Scripts that build objects:
(begin)
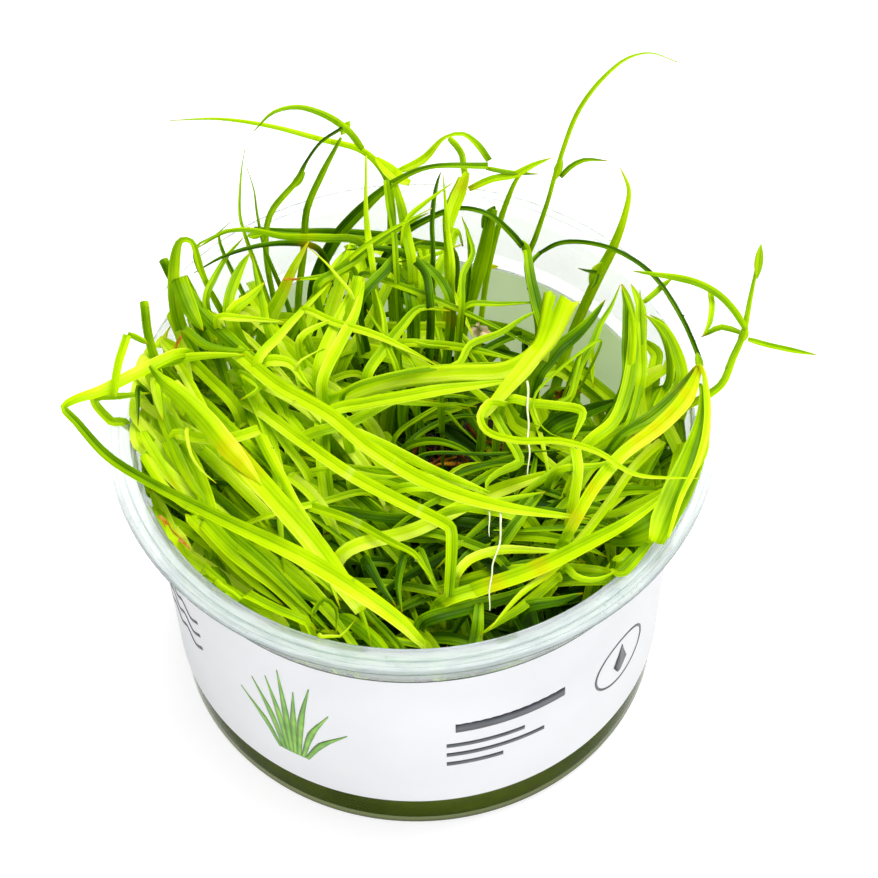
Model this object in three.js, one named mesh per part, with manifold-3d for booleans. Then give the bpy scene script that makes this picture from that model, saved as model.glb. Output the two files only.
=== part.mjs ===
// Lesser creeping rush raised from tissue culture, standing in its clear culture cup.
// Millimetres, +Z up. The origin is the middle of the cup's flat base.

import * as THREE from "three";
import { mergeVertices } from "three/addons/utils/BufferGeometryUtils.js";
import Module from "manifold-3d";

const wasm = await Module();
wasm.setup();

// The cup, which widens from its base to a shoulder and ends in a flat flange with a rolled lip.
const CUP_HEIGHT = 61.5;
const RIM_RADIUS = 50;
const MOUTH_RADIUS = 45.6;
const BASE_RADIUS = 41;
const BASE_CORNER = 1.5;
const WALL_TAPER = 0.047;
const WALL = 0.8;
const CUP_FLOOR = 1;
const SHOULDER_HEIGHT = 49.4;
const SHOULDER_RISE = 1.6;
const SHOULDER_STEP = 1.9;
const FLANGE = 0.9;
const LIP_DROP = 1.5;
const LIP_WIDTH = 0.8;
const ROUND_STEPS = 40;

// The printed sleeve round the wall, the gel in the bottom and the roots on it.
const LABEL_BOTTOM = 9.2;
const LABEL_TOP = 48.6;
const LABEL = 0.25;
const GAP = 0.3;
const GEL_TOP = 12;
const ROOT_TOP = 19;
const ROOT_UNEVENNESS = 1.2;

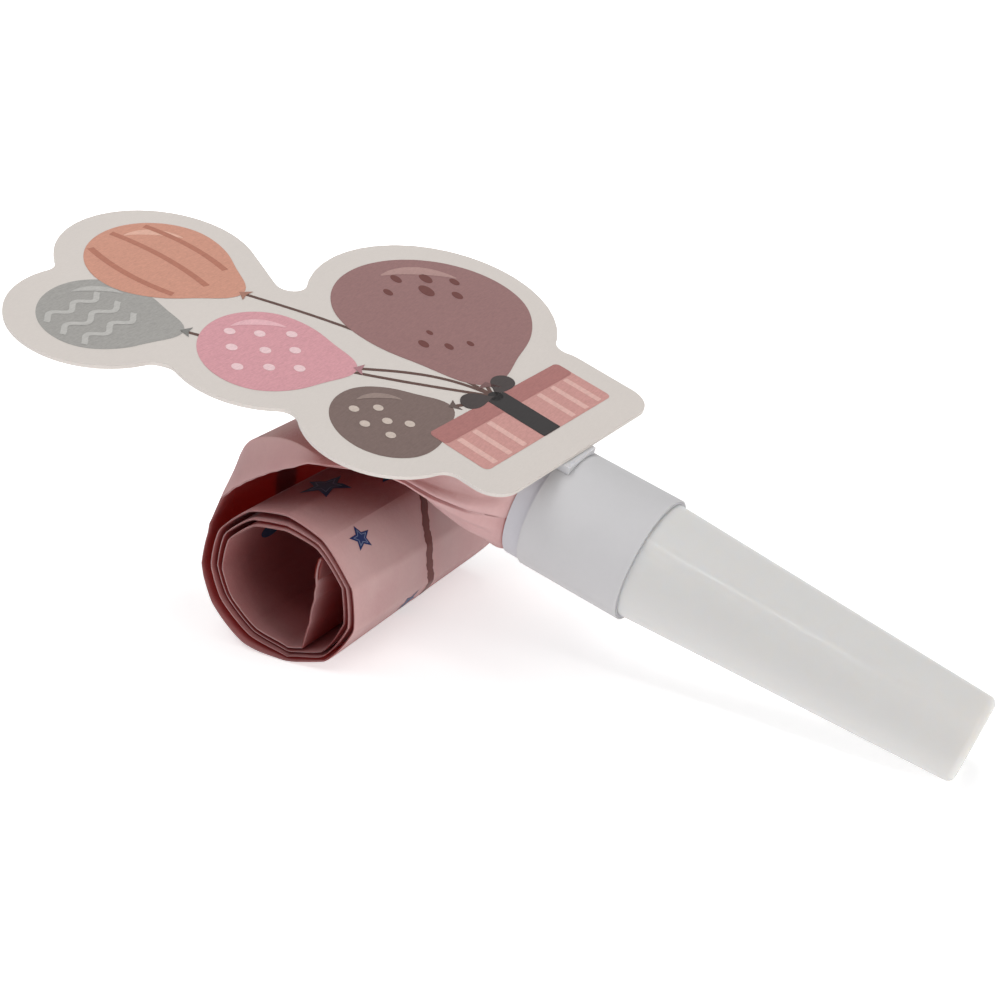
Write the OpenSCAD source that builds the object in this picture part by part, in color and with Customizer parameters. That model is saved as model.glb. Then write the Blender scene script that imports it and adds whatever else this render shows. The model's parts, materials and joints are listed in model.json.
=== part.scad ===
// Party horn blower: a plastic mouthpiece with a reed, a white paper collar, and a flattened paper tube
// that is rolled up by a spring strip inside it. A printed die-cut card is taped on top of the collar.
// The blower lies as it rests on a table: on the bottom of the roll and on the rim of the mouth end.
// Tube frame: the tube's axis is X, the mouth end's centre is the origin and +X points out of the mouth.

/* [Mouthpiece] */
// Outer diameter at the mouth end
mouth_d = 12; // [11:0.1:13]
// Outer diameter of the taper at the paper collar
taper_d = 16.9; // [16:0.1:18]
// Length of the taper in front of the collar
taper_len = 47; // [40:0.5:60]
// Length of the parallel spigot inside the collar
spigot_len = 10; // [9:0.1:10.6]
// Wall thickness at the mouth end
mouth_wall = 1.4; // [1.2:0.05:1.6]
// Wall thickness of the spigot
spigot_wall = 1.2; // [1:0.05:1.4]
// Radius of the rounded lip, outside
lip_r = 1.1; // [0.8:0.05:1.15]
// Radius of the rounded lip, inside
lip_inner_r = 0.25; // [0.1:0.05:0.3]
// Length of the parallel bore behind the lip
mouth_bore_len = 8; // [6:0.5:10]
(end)
Directive => Show every line above in which the word "three" occurs.

Result below =>
Model this object in three.js, one named mesh per part, with manifold-3d for booleans. Then give the bpy scene script that makes this picture from that model, saved as model.glb. Output the two files only.
import * as THREE from "three";
import { mergeVertices } from "three/addons/utils/BufferGeometryUtils.js";